Verfasst am: 17. Juni 2009 von Barbara Keine Kommentare

Danksagungen

An der Kapelle des Heiligen Gregorius, der hier im Dorf durch den Arzt Dr. José Gregorio aus Venezuela vertreten wird, an dieser Kapelle, die wegen ihrer Plastiküberdachung und weithin sichtbaren Aufschrift aussieht wie eine italienische Eisdiele mit Pizzeria, treffen sich am Sonntag ganze Pilgerströme von Hilfesuchenden. Sie legen Mengen von Blumen nieder und zünden Kerzen an und beten ihren Rosenkranz und reden miteinander. Das ist sicherlich heilsamer als das schweigende Vor-sich-hin-Brüten und dumpfe apathische Warten beim Arzt oder im Hospital. Weshalb es denn auch bei Dr. Santo Gregorio zu so manchem Wunder kommt.
Nun hat sich die Stifterin, eine reiche Emigrantin, etwas Neues zur Verschönerung des Ortes einfallen lassen. Ich habe manchmal schon gemeint, die Gestaltung dieses Ortes kann gar nicht mehr überboten und gesteigert werden, aber da kennt man die frommen Leute nicht, wenn man so was denkt.

Die Stifterin möchte nun an den Wänden der inzwischen 2 Kapellen, möglichst innen und außen, Votivtafeln anbringen. Das sind rechteckige Azulejos in 2 verschiedenen Formaten, auf denen Danksagungen in blauer Unterglasur stehen. Und weil sich die Menschen, die auf dem Lande besonders, ja immer so schwer tun mit Formulierungen, hat sie 12 Mustersprüche zum Vorschlag gebracht.

Ich stand da und las:
1. Danke, San Gregorio, für die gewährte Gnade.
2. Danke, weil du meine Gebete erhört hast.
3. Danke, weil du meine Verzweiflung gehört hast.
4. Danke für meine Rückkehr zum Leben. (2 Varianten)
5. Du bist das Licht meines Lebens.
6. Danke, weil du beim Vater im Himmel ein Wort für mich eingelegt hast.
7. Du hast mich erhört.
8. Ich habe Glück in meinem Hause.
9. Danke, du gabst Freude in mein Leben und hilfst mir zu vergessen, was ich erlebt habe.
10. In meiner Verzweiflung hast du mich begleitet, dafür danke ich dir.
Und dann noch:
Danke, du hast mir den Glauben geschenkt.

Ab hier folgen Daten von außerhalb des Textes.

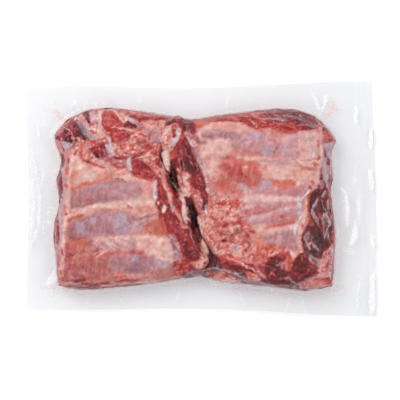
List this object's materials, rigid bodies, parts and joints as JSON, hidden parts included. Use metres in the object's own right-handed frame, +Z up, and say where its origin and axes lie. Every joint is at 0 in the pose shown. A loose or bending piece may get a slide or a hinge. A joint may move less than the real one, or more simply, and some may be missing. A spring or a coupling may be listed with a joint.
{
  "type": "vacuum-packed raw pork ribs",
  "caption": "Raw pork rib slabs laid side by side, bone side up, sealed tight in a clear flat bag with a wide film border.",
  "frame": {"origin": "centre of the bag's box seen from above, at the height of the surface that it lies on", "axes": "+X along the bag, across the ribs' ends and towards the wide heat seal; +Y across the bag; +Z up, out of the bone side"},
  "size_m": [0.3, 0.2008, 0.0292],
  "materials": {
    "packed_meat": "glossy clear film drawn tight over pink raw meat, cream fat and dark red muscle"
  },
  "bodies": {
    "root": {"sealed_bag": "packed_meat"}
  },
  "joints": []
}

Ich wundere mich darüber, dass man einem Arzt nicht konkret für Wundheilung, die gelungene Operation und das richtige Medikament dankt, sondern so vage für Glück, Freude und Trost. Ist wohl alles Psychosomatik.
Ich weiß noch immer nicht, wer da eigentlich angeredet wird, der Arzt und Mensch –  oder wahrscheinlich doch ein Heiliger, der beim himmlischen Vater ein Wort einlegen kann. Kannitverstan.

Aber kann ein Heiliger den Glauben schenken? "Ich danke dir, du hast mir den Glauben gegeben." Ich kenne so viele Gottsucher, unglückliche Menschen, die gerne glauben würden – sollten die vielleicht besser einfach zu einem Arzt gehen?
Aber kann ein venezulanischer Arzt Glauben vermitteln, vorausgesetzt man schenkt ihm Glauben?

Ich gehe gedankenschwer von dieser Wallfahrtsstätte fort und überlege, was ich aus Dankbarkeit mit blauen Buchstaben auf eine Kachel schreiben würde. Aber mein Herz ist so voll, dass das alles niemals auf eine Kachel passt.